Лично господину редактору „Тиденс Тегн“.
Не можете ли Вы пристыдить немного своих писак, чтобы они не повторяли выдумки обо мне в Ваших двух газетах? Подумайте сами, я все-таки кое-что значу в этой стране. Я прекрасно понимаю, как трудно редактору иметь дело с такими сотрудниками, это сломило и Хенрика Кавлинга в последние годы, когда он работал в „Политикен“. И он поплатился за это. Однако другие газеты все-таки держат своих работников в узде. Ваша же свора срывается с поводка в любое время. В случае материала о нашей с женой поездке — все вранье от начала и до конца. Мы не носимся по дорогам, мы не имеем обыкновения, как какие-то сопливые юнцы, выскакивать из машины и делать замечания людям, которые не нарушают правила движения. Моя жена практически каждый день в течение девяти лет возит на машине школьников в Гримстад, мы объехали всю страну, много раз ездили в Осло, были в Телемарке, в Валдресе, она очень опытный шофер, можете поспрашивать об этом автомобилистов в Гримстаде. Тот человек, на которого я жаловался раньше, имел дело с полицией Акера — поинтересуйтесь там, вам покажут протокол.

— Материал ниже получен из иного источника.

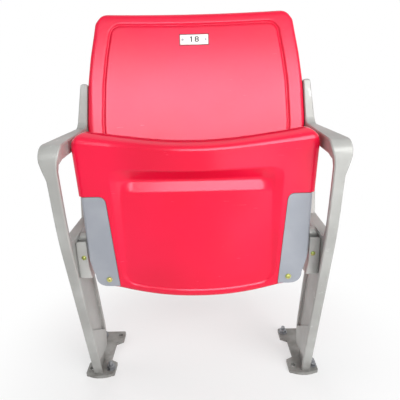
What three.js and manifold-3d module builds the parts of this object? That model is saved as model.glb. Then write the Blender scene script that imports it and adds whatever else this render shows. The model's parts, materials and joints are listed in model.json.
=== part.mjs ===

Я бы промолчал и о нападках „Т.Т.“, если бы грязью облили меня одного.
С почтением Кнут Гамсун».
Говоря об отвращении отца к определенному типу изданий и журналистов, я обязан отметить, что он обычно был дружелюбен и шел навстречу немногим истинным джентльменам, как, например, редактору «Афтенпостен» Фрёйсу Фрёйсланну, семья которого помогла ему в первый раз уехать в Америку. Он принял редактора «Моргенбладет» Тома Ветлесена, когда тот однажды нанес ему визит. Мне было тогда лет восемь-десять, и я помню приятного пожилого господина, который привез матери «двухэтажную» коробку шоколадных конфет, а мне с братом финские ножи из блестящей стали, рога и никеля. Таким образом я все-таки получил финский нож, которого так и не дождался от Крага. Лишний нож всегда пригодится, их у мальчишки не может быть слишком много. Отец тогда нахмурился — как все люди, любящие делать подарки, он неохотно принимал их сам, это касалось и тех подарков, которые делали нам, детям, хотя и был вынужден с этим смириться.